Required work>
Using the data below, determine the number of lines that include the string "joints". Write only that number.
## Start Given data
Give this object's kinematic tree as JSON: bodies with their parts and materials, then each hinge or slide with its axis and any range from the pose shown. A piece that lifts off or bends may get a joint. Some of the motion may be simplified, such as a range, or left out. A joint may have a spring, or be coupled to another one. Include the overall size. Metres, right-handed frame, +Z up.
## End Given data
## Start Given data
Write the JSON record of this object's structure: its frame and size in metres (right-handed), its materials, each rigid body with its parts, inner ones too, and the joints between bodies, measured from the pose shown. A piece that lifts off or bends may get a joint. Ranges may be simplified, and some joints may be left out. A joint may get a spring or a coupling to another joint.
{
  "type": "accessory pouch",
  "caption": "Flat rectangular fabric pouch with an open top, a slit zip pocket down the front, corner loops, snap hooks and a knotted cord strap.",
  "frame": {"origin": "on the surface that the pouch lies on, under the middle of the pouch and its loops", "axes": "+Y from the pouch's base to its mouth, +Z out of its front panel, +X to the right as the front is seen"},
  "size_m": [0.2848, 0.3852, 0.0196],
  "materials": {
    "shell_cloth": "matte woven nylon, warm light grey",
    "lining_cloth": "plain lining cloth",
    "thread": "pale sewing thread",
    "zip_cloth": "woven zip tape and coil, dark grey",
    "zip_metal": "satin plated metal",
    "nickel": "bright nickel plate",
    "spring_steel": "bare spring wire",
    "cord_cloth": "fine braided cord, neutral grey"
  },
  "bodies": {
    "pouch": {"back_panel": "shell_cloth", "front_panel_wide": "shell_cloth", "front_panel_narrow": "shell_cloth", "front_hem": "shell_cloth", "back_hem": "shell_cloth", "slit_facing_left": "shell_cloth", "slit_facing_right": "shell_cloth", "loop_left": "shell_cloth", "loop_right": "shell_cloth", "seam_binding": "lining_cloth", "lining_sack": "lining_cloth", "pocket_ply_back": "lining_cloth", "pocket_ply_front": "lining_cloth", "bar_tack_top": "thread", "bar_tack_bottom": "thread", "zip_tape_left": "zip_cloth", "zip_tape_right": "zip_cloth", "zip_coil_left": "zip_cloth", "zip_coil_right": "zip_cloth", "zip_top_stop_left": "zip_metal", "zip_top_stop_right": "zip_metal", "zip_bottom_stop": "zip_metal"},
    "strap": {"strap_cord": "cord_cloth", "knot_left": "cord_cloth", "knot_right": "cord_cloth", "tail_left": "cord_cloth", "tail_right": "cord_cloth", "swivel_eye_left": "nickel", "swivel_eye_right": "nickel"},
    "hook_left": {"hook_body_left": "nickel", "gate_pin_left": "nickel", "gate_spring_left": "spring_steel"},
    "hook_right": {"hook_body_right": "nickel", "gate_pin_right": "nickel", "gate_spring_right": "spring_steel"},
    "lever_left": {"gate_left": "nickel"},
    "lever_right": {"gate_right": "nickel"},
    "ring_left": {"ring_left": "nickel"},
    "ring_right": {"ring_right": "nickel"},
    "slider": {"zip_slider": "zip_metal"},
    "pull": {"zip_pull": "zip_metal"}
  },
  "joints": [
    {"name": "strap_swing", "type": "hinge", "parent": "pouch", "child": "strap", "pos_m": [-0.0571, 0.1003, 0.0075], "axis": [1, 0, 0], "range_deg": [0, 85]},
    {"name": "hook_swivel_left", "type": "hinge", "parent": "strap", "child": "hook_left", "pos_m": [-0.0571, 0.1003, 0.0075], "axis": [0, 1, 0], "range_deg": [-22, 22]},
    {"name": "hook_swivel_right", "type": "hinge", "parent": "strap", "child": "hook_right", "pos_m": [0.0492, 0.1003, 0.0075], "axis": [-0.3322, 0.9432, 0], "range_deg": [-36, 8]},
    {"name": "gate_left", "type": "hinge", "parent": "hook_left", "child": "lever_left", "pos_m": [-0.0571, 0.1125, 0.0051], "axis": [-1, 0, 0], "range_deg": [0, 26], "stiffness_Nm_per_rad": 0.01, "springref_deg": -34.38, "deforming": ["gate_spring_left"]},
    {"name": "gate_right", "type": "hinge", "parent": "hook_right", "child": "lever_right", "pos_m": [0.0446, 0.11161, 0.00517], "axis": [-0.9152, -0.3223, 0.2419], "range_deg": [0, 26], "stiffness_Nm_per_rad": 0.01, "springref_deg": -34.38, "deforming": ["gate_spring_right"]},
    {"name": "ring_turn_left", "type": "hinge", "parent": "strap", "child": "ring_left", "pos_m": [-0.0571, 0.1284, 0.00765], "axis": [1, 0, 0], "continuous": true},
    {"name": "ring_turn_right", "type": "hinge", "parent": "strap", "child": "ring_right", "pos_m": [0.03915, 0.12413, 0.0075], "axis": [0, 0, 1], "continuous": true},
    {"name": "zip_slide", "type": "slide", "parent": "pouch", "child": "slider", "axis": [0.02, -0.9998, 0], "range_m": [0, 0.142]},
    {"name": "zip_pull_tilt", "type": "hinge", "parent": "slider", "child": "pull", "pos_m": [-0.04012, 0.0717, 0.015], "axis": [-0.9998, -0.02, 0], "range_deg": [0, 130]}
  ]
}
## End Given data
## Start Given data
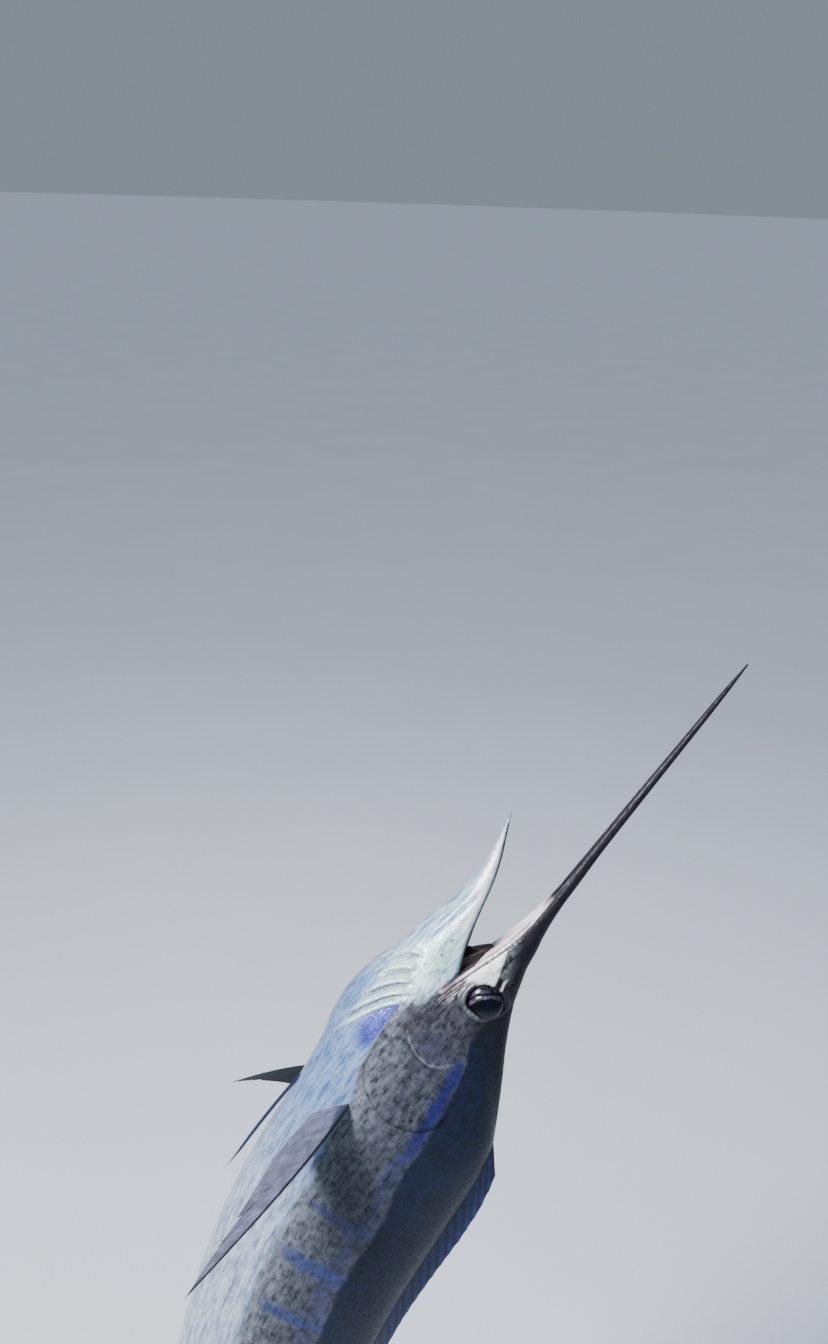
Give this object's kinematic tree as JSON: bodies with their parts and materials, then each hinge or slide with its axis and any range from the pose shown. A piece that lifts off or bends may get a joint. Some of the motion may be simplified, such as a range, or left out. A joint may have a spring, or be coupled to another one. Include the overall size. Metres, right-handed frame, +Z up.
## End Given data
Solution>
2